Phase 2: Add ArchUnit boundary tests (one sprint)
Before restructuring anything, add ArchUnit tests for the three most important boundaries:
- Services do not depend on controllers
- No circular dependencies between packages
- Repositories do not contain business logic
Run the tests. They will fail. Use ArchUnit’s freeze feature to baseline existing violations. New violations are blocked. Existing violations are tracked.
This phase costs nothing in terms of refactoring effort. It adds tests. It prevents new violations. It creates a ratchet: the codebase can only get better, never worse.
Phase 3: Improve naming in the hotspot methods (continuous)
The 23 methods above the cognitive complexity threshold are the most-modified, most-reviewed, most-expensive methods in the codebase. Start with naming improvements, not structural changes. Rename variables from data to shipmentItems, from result to stockLevels, from flag to isInternational. These changes are low-risk, easy to review, and immediately improve readability for every developer who reads these methods.
Naming changes can be included in any pull request that touches the relevant file. No dedicated refactoring sprint required. A developer fixing a bug in calculateRate renames val to baseRate while they are there. The reviewer approves the rename alongside the bug fix.
Phase 4: Extract the God class clusters (planned, over two sprints)
This is the first change that modifies the code’s structure. It requires coordination but not a feature freeze. Use the dependency clustering technique from Chapter 7:
- Identify the five responsibility clusters in
ShipmentService - Extract one cluster per pull request
- Each pull request is independently reviewable and reversible
- Each extraction reduces the method count and dependency count of
ShipmentService
After five pull requests, ShipmentService is gone. Five focused classes replace it. Each pull request was small enough to review in 30 minutes.
Phase 5: Restructure packages by feature (planned, over two sprints)
Move classes from the layer-based structure to the feature-based structure established in Chapter 5. Move one feature at a time. Each move is a separate pull request. Update the ArchUnit tests to enforce the new boundaries.
Phase 6: Reduce public surface area (continuous)

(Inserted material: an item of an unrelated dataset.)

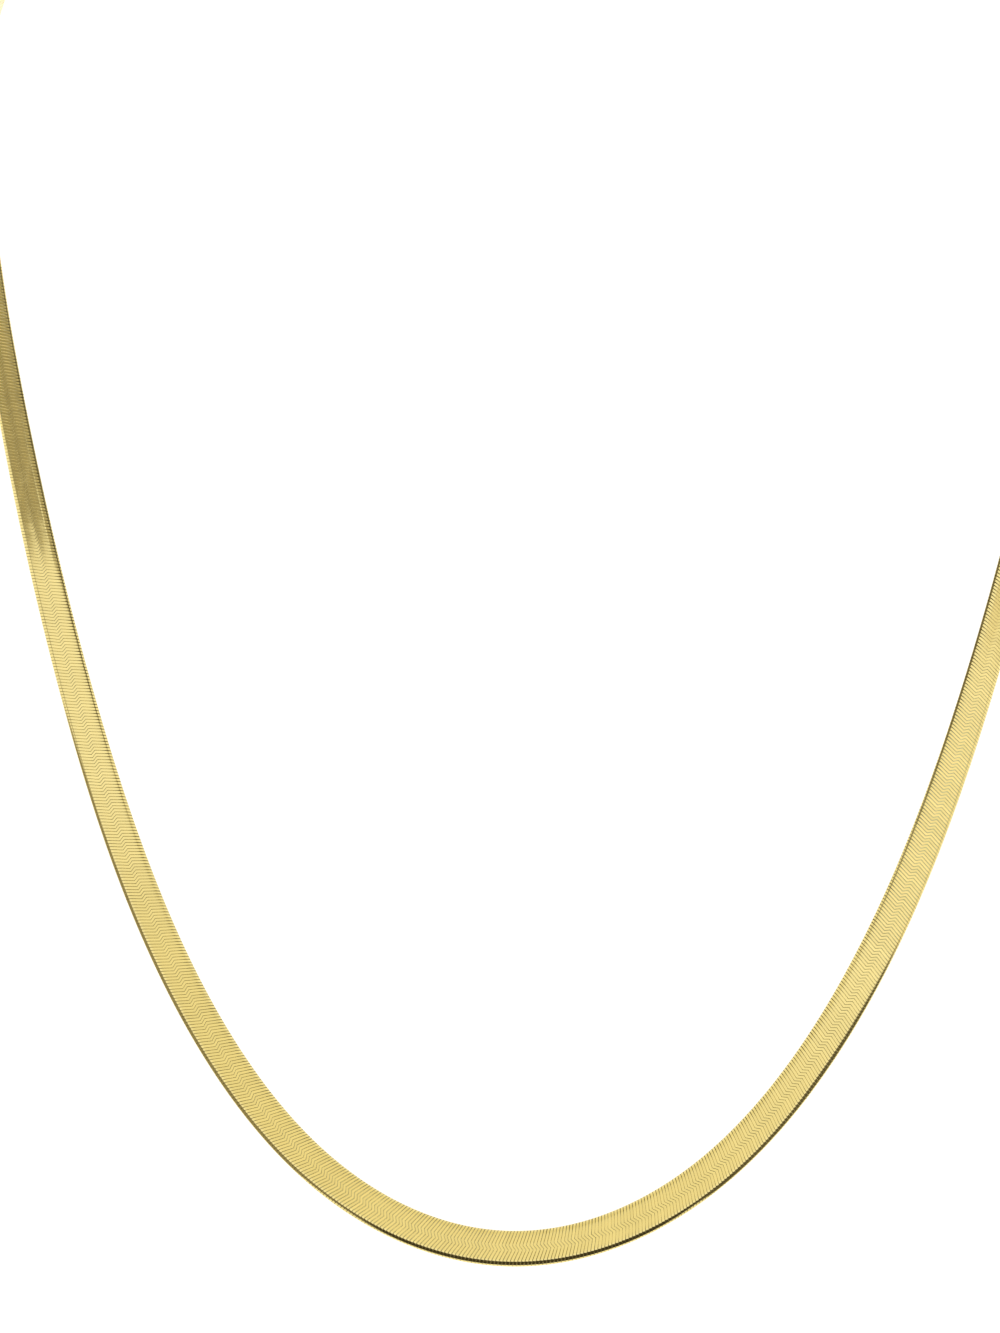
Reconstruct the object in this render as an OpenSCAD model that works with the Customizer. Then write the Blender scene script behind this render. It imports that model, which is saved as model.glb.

After packages are feature-based, audit each package for unnecessary public visibility. Make implementation classes package-private. Add ArchUnit tests to enforce the public surface.
This diagram shows the logistics platform’s readability metrics improving over six months without a feature freeze. The top line tracks the number of methods above cognitive complexity 15, dropping from 23 to 4. The middle line tracks circular dependencies, dropping from 8 to 0. The bottom line tracks the ratio of public to total classes, dropping from 100% to 28%. Each data point corresponds to a sprint. The improvements are gradual but monotonic: no sprint makes the metrics worse.
Handling Resistance
Three forms of resistance appear in every incremental improvement effort:
“We don’t have time to refactor.” The answer: naming improvements take five minutes per pull request. They are included alongside feature work. ArchUnit tests take one afternoon to set up. They run automatically forever after. The question is not whether you have time to refactor. The question is whether you have time to keep paying the cognitive load tax on every feature, every review, and every debugging session.
“What if the refactoring breaks something?” The answer: each change is small, independently testable, and reversible. A rename cannot change behavior. An extraction that preserves the public API cannot change behavior. An ArchUnit test cannot change behavior. The risk of each individual change is near zero. The risk of not changing is that the codebase continues to degrade.
“The whole team needs to agree on the target architecture first.” The answer: no, they do not. The first three phases (baseline, ArchUnit tests, naming improvements) require no architectural decisions. They improve the current state without committing to a future state. The architectural decisions (package structure, module boundaries) can be made incrementally as the team gains experience with the improved codebase.
The End State
After six months of incremental improvement, the logistics platform metrics:
| Metric | Before | After |
|---|---|---|
| Total classes | 338 | 312 |
| Public classes | 338 (100%) | 87 (28%) |
| Methods above complexity 15 | 23 | 4 |
| Largest class (methods) | 47 | 8 |
| Largest package (classes) | 67 | 11 |
| Circular dependencies | 8 | 0 |
| Avg dependencies per service | 11 | 4 |
| New developer onboarding time | 3 weeks | 5 days |
| Median PR review time | 45 min | 18 min |
The codebase is not perfect. Four methods still exceed the complexity threshold. Some naming could be better. Some packages could be smaller. But a new developer joining the team can find the shipment tracking code in the shipment.tracking package, understand the ShipmentTracker class without opening any other class, and submit a pull request that will be reviewed for design quality, not just compilation and tests.
The codebase is readable. Not because someone rewrote it. Because the team improved it, one decision at a time, in every pull request, for six months.
The techniques in this book are not a methodology. They are not a framework. They are not a transformation program. They are habits. A habit of naming variables so the next reader does not need to check the implementation. A habit of keeping classes small enough to fit in working memory. A habit of enforcing boundaries with tests instead of documentation. A habit of reviewing for design, not just correctness. A habit of measuring what matters and improving it incrementally.
The readable codebase is not a destination. It is what happens when a team decides that the next engineer’s reading experience matters and acts on that decision every day.